Vice President Leni Robredo assures Boracay stakeholders that she's not amenable to the BIDA Bill

Vice President Leni Robredo assures Boracay stakeholders that she's not amenable to the BIDA Bill

Presidential candidate and Vice President Leni Robredo opposed the Boracay Island Development Authority (BIDA) bill proposal.

Robredo assured various stakeholders that she is not amenable to the proposed creation of a corporate-based body that will manage the world-famous Boracay Island. She also noted that this congressional bill ignored the sentiments of local businesses, residents, officials, and the church.

“Dahil kayo nakakaalam ng isyu, hindi pwede ipasa sa Kongreso at maging batas yung BIDA bill na hindi kayo pinapakinggan,” Robredo said while she was at Boracay Island today, February 16.

(Since you are all familiar with the issue, this BIDA bill should not be passed by Congress and made into law when you all have not been heard.)

Under the BIDA Bill, a proposed government-owned and controlled corporation shall manage, develop, operate, preserve, and rehabilitate the Boracay Island Development Zone, which shall include the entirety of Boracay Island and surrounding islets including Barangay Caticlan.

She also said that BIDA must first undergo consultation with the locals before it will be passed as a bill.

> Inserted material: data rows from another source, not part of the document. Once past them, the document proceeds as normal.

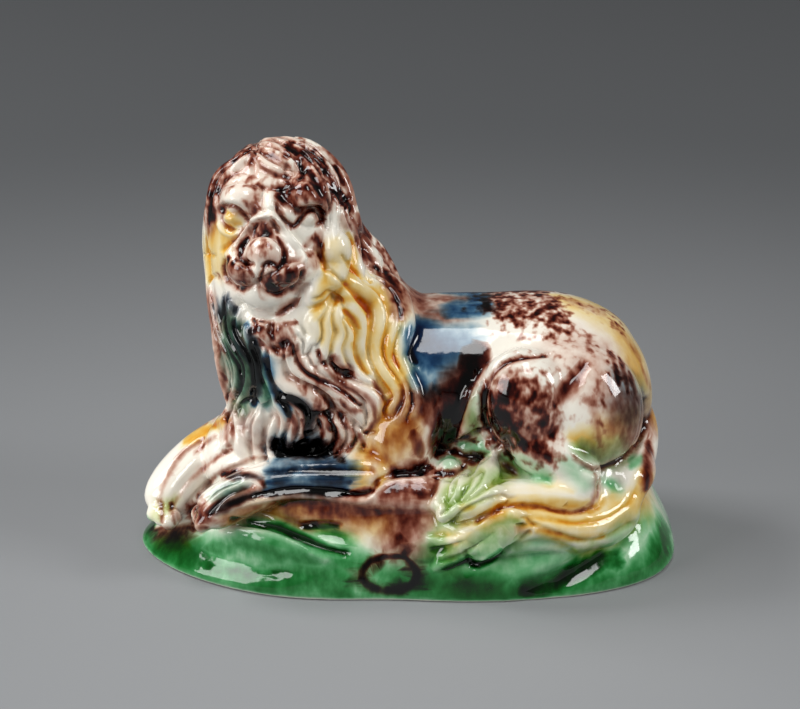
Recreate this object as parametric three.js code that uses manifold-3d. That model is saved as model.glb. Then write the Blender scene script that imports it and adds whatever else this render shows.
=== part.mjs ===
// A small recumbent lion on a rocky oval ground, moulded in one piece of lead-glazed earthenware.
// Units are millimetres, +Z is up, the lion lies along X facing -X and turns its head towards -Y.
// The origin is at the middle of the flat underside.

import * as THREE from "three";
import { mergeVertices } from "three/addons/utils/BufferGeometryUtils.js";
import Module from "manifold-3d";

// Driving dimensions of the whole moulding
const GROUND_LENGTH = 111.6;
const GROUND_DEPTH = 60;
const GROUND_RISE = 20.5;
const LION_HEIGHT = 69;

// The lion's forms are written in millimetres above its ledge, for a lion of this height, and grow with it.
const MODELLED_HEIGHT = 69;
const GROW = LION_HEIGHT / MODELLED_HEIGHT;
const LION_SETTLE = 0.5;
const LION_FORWARD = 1.5;

const wasm = await Module();
wasm.setup();

const { degToRad: radians, radToDeg: degrees, smoothstep, lerp, clamp } = THREE.MathUtils;
const vec = (x, y, z) => new THREE.Vector3(x, y, z);
const bell = (distance) => Math.exp(-distance * distance);

// Closed solids

// A three.js geometry as a manifold solid: only positions count, and shared corners become one.
function solid(geometry) {
  const bare = new THREE.BufferGeometry();
  bare.setAttribute("position", geometry.getAttribute("position"));
  bare.setIndex(geometry.getIndex());
  const merged = mergeVertices(bare, 1e-4);
  const mesh = new wasm.Mesh({
    numProp: 3,
    vertProperties: merged.attributes.position.array,
    triVerts: new Uint32Array(merged.index.array),
  });
  return new wasm.Manifold(mesh);
}

// A closed skin over rings of points, each ring with as many as the next, closed by a point at either end.
function skin(start, rings, end) {
  const sides = rings[0].length;
  const points = [start, ...rings.flat(), end];
  const at = (ring, side) => 1 + ring * sides + (side % sides);
  const last = points.length - 1;
  const faces = [];
  for (let side = 0; side < sides; side++) {
    faces.push(0, at(0, side + 1), at(0, side));
    for (let ring = 0; ring + 1 < rings.length; ring++) {
      faces.push(at(ring, side), at(ring, side + 1), at(ring + 1, side));
      faces.push(at(ring, side + 1), at(ring + 1, side + 1), at(ring + 1, side));
    }
    faces.push(last, at(rings.length - 1, side), at(rings.length - 1, side + 1));
  }
  const geometry = new THREE.BufferGeometry().setFromPoints(points);
  geometry.setIndex(faces);
  return geometry;
}

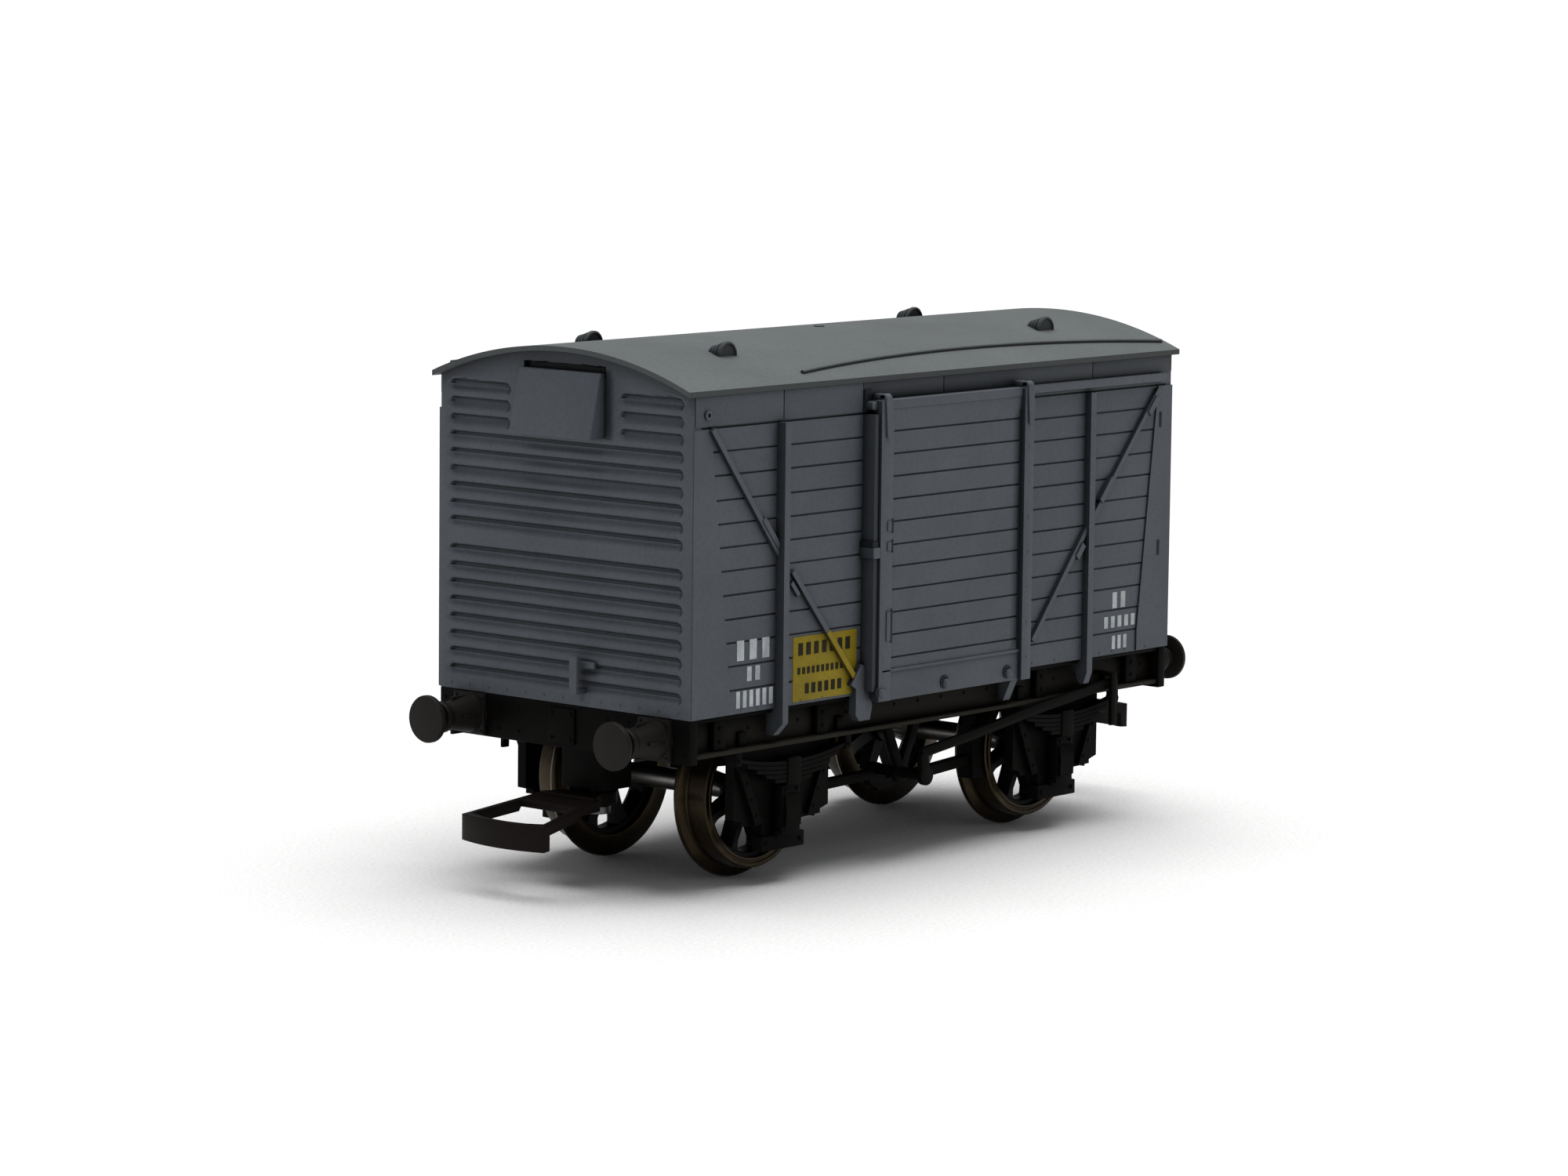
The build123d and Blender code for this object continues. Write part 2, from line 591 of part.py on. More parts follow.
def coupling(lift):
    """Front coupling: curved bar and two arms on a flat tongue with a pivot hole."""
    ring = loop_plan(0.0)
    ring -= loop_plan(0.7) - block((-36.4, -20), (-9, 9), (-1, 30))
    band = [(-33.4, 8.1), (-42.1, 6.9), (-43.5, 6.85), (-43.5, 4.45), (-41.4, 4.6),
            (-41.4, 6.0), (-36.6, 6.6), (-36.4, 7.0), (-33.4, 7.0)]
    loop = ring & side_prism(band, -9, 9)
    tongue = plan_prism([(-34.0, -3.3), (-31.4, -1.8), (-30.0, -1.8), (-30.0, 1.8),
                         (-31.4, 1.8), (-34.0, 3.3)], TONGUE_TOP - TONGUE_THICKNESS, TONGUE_TOP)
    tongue += Pos(-PIVOT_X, 0, TONGUE_TOP - TONGUE_THICKNESS / 2) * Cylinder(1.8, TONGUE_THICKNESS)
    hole = Pos(-PIVOT_X, 0, TONGUE_TOP) * Cylinder(PIVOT_RADIUS + 0.06, 5)
    return Pos(0, 0, lift) * (loop + tongue - hole)


def ballast_weight():
    """Flat weight lying on the floor, tapped for two screws."""
    weight = block((-25, 25), (-12, 12), (BODY_BOTTOM, BODY_BOTTOM + WEIGHT_THICKNESS))
    for x in (-SCREW_X, SCREW_X):
        weight -= Pos(x, 0, BODY_BOTTOM) * Cylinder(SCREW_RADIUS, 10)
    return weight


def weight_screw(x):
    """Screw that holds the weight from under the floor."""
    top = BODY_BOTTOM + WEIGHT_THICKNESS
    shank = Pos(x, 0, (FLOOR_BOTTOM + top) / 2) * Cylinder(SCREW_RADIUS, top - FLOOR_BOTTOM)
    head = Pos(x, 0, FLOOR_BOTTOM - 0.4) * Cylinder(1.4, 0.8)
    slot = block((x - 2, x + 2), (-0.2, 0.2), (FLOOR_BOTTOM - 1, FLOOR_BOTTOM - 0.5))
    return shank + head - slot


def door():
    """Near side planked door, with a deep leading stile and a strap down its trailing edge."""
    panel = block((-DOOR_HALF, DOOR_HALF), (-DOOR_FACE_Y, -DOOR_BACK_Y), (DOOR_BOTTOM, DOOR_TOP))
    for row in range(11):
        z = 19.8 + row * 2.06
        panel -= block((-DOOR_HALF - 1, DOOR_HALF + 1), (-DOOR_FACE_Y - 1, -DOOR_FACE_Y + GROOVE),
                       (z - GROOVE / 2, z + GROOVE / 2))
    stile = block((-DOOR_HALF, -DOOR_HALF + STILE_WIDTH), (-DOOR_BACK_Y - 0.1, -STILE_BACK_Y),
                  (17.5, RAIL_BOTTOM - 0.3))
    strap_piece = block((STRAP_START_X, DOOR_HALF), (-STRAP_FACE_Y, -DOOR_FACE_Y + 0.1),
                        (DOOR_BOTTOM, DOOR_TOP))
    return panel + stile + strap_piece


def door_fittings():
    """Hangers, latch bar and bottom guides on the near side door."""
    outer = (-FITTING_FACE_Y, -DOOR_FACE_Y)
    pieces = []
    for x in HANGER_XS:
        width = (x - 0.4, x + 0.4)
        hook = block(width, (-FITTING_FACE_Y, -15.65), (DOOR_TOP + 0.1, DOOR_TOP + 0.6))
        face = STRAP_FACE_Y if x > 0 else DOOR_FACE_Y
        pieces.append(hook + block(width, (-FITTING_FACE_Y, -face), (40.4, DOOR_TOP + 0.1)))
    pieces.append(block((-10.6, -9.9), outer, (20.6, 34.0)))
    for x in KNOB_XS:
        pieces.append(cross_rod(x, 17.0, 0.55, *outer))
    return pieces


def group(solids):
    """Several separate solids kept together as one sub-part."""
    return Compound(children=[solid for piece in solids for solid in piece.solids()])


parts = {
    "body_shell": body_shell(),
    "roof": roof(),
    "roof_vents": group(roof_vent(x, y) for x in (-VENT_X, VENT_X) for y in (-VENT_Y, VENT_Y)),
    "end_vent_front": end_vent(),
    "end_vent_rear": turned(end_vent()),
    "lamp_brackets": group([lamp_bracket(), turned(lamp_bracket())]),
    "chassis_floor": chassis_floor(),
    "solebar_near": solebar(),
    "solebar_far": turned(solebar()),
    "headstock_front": headstock(),
    "headstock_rear": turned(headstock()),
    "v_hanger_near": v_hanger(),
    "v_hanger_far": turned(v_hanger()),
    "push_rods_near": push_rods(),
    "push_rods_far": turned(push_rods()),
    "brake_lever_near": brake_lever(),
    "brake_lever_far": turned(brake_lever()),
    "lever_guards": group([lever_guard(), turned(lever_guard())]),
    "ballast_weight": ballast_weight(),
    "weight_screws": group([weight_screw(-SCREW_X), weight_screw(SCREW_X)]),
    "coupling_pocket_front": coupling_pocket(FRONT_LIFT),
    "coupling_pocket_rear": turned(coupling_pocket(REAR_LIFT)),
    "coupling_screw_front": coupling_screw(FRONT_LIFT),
    "coupling_screw_rear": turned(coupling_screw(REAR_LIFT)),
    "coupling_front": coupling(FRONT_LIFT),
    "coupling_rear": turned(coupling(REAR_LIFT)),
    "door_near": door(),
    "door_far": turned(door()),
    "door_fittings_near": group(door_fittings()),
    "door_fittings_far": group(turned(piece) for piece in door_fittings()),
}

bearings = [bearing(x) for x in (-WHEEL_X, WHEEL_X)]
parts["axle_bearings"] = group(bearings + [turned(cup) for cup in bearings])

shoes = [brake_shoe(x) for x in (-WHEEL_X, WHEEL_X)]
parts["brake_shoes_near"] = group(shoes)
parts["brake_shoes_far"] = group(turned(shoe) for shoe in shoes)

MIRROR_Y = Plane.XZ
housing_pair = [buffer_housing(), buffer_housing().mirror(MIRROR_Y)]
parts["buffer_housings"] = group(housing_pair + [turned(housing) for housing in housing_pair])
parts["buffer_head_front_near"] = buffer_head()
parts["buffer_head_front_far"] = buffer_head().mirror(MIRROR_Y)
parts["buffer_head_rear_far"] = turned(buffer_head())
parts["buffer_head_rear_near"] = turned(buffer_head().mirror(MIRROR_Y))

for end, x in (("front", -WHEEL_X), ("rear", WHEEL_X)):
    parts[f"axle_{end}"] = axle(x)
    for side, flip in (("near", False), ("far", True)):
        for name, make in (
            ("axle_guard", axle_guard),
            ("leaf_spring", leaf_spring),
            ("axlebox", axlebox),
            ("wheel_centre", wheel_centre),
            ("tyre", tyre),
        ):
            shape = make(x)
            parts[f"{name}_{end}_{side}"] = shape.mirror(MIRROR_Y) if flip else shape

os.makedirs("parts", exist_ok=True)
for name, shape in parts.items():
    export_step(shape, f"parts/{name}.step")
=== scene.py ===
"""Looks of the covered goods van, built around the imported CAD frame.

Helper sizes are in millimetres in the CAD frame: +X to the rear end, -Y the near side, +Z up.
Meshes are scaled to metres as they are made. The van is the same turned end for end, so most
pieces are made once and turned about Z.
"""
import json
import math
import random

import bmesh
import bpy
from mathutils import Matrix, Vector

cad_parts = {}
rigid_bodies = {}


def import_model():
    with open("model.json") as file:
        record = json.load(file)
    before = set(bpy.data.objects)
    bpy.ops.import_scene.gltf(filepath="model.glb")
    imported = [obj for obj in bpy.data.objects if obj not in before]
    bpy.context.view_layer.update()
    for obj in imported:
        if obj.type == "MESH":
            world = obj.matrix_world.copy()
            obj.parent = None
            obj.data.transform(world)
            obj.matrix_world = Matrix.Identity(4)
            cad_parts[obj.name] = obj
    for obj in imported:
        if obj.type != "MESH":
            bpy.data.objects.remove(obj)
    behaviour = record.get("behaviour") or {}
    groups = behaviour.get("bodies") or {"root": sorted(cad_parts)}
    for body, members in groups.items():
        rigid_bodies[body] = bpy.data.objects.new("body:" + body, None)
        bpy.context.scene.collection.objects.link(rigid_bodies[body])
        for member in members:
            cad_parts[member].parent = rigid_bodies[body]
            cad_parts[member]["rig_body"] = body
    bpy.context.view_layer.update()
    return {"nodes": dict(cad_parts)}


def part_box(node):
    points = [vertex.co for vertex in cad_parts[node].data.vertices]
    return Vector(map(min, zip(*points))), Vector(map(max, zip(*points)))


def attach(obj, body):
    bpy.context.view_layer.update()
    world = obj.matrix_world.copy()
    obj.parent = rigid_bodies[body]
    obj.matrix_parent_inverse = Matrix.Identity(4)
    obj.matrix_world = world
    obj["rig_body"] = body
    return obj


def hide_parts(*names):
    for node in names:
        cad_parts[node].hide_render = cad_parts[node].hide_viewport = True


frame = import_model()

MM = 0.001
TINY = 1e-6
TURN = Matrix.Rotation(math.pi, 4, "Z")
NO_TURN = Matrix.Identity(4)
FLIP_Y = Matrix.Diagonal((1, -1, 1, 1))
random.seed(7)


def node_box(node):
    """Lowest and highest corner of a CAD node, in millimetres."""
    low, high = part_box(node)
    return low / MM, high / MM


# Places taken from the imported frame
roof_low, roof_high = node_box("roof")
tyre_low, tyre_high = node_box("tyre_front_near")

WHEEL_X = -(tyre_low.x + tyre_high.x) / 2
AXLE_Z = (tyre_low.z + tyre_high.z) / 2

# Body: half length, half width, sill, wall and the arc of the roof
BODY_END = 34.65
BODY_SIDE = 15.3
BODY_BOTTOM = 16.5
BODY_TOP = 44.9
WALL = 1.0
DOORWAY_HALF = 9.7
DOORWAY_BOTTOM = 17.3
DOORWAY_TOP = 42.2
CANTRAIL_BOTTOM = 42.0
ROOF_CROWN = 48.4
ROOF_RADIUS = 41.0
ROOF_THICKNESS = 0.45
ROOF_CENTRE_Z = ROOF_CROWN - ROOF_RADIUS
VENT_X = 23.0
VENT_Y = 8.1

# Underframe: channel, end beams, axle guards, springs and buffers
FRAME_END = 33.6
BEAM_HALF = 15.2
BEAM_BOTTOM = 12.5
WEB_BACK = -13.2
WEB_FACE = -13.9
FLANGE_EDGE = -15.0
CHANNEL_BOTTOM = 12.9
LOWER_FLANGE_TOP = 13.3
UPPER_FLANGE_BOTTOM = 16.1
GUARD_BACK = -12.2
GUARD_FACE = -13.2
SPRING_BACK = -13.8
SPRING_HALF = 7.5
SPRING_RISE = 0.9
BUFFER_Y = 11.25
BUFFER_Z = 14.49
BUFFER_FACE = 40.62
SPOKE_COUNT = 8


# ---------------------------------------------------------------- camera and studio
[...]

While Robredo agrees with Boracay stakeholders, that there should be a regulatory tourism authority, it should not be made into a business that only the national government can benefit from but also look into locals’ concerns.

Since before, the BIDA bill was strongly opposed by the majority of local businesses, local officials, the religious sector, and Boracay residents, saying it might cause tourism overdevelopment.

Aside from Robredo, Senator Manny Pacquiao and Manila City Mayor Francisco “Isko Moreno” Domagoso aslo oppose BIDA.

While in Boracay, Robredo also met with the Ati indigenous peoples (IPs). She said that the Ati IPs, who have been marginalized by Boracay’s tourism boom, were one of the last few groups her husband, former secretary Jesse Robredo, saw before his death in a plane crash in August 2012.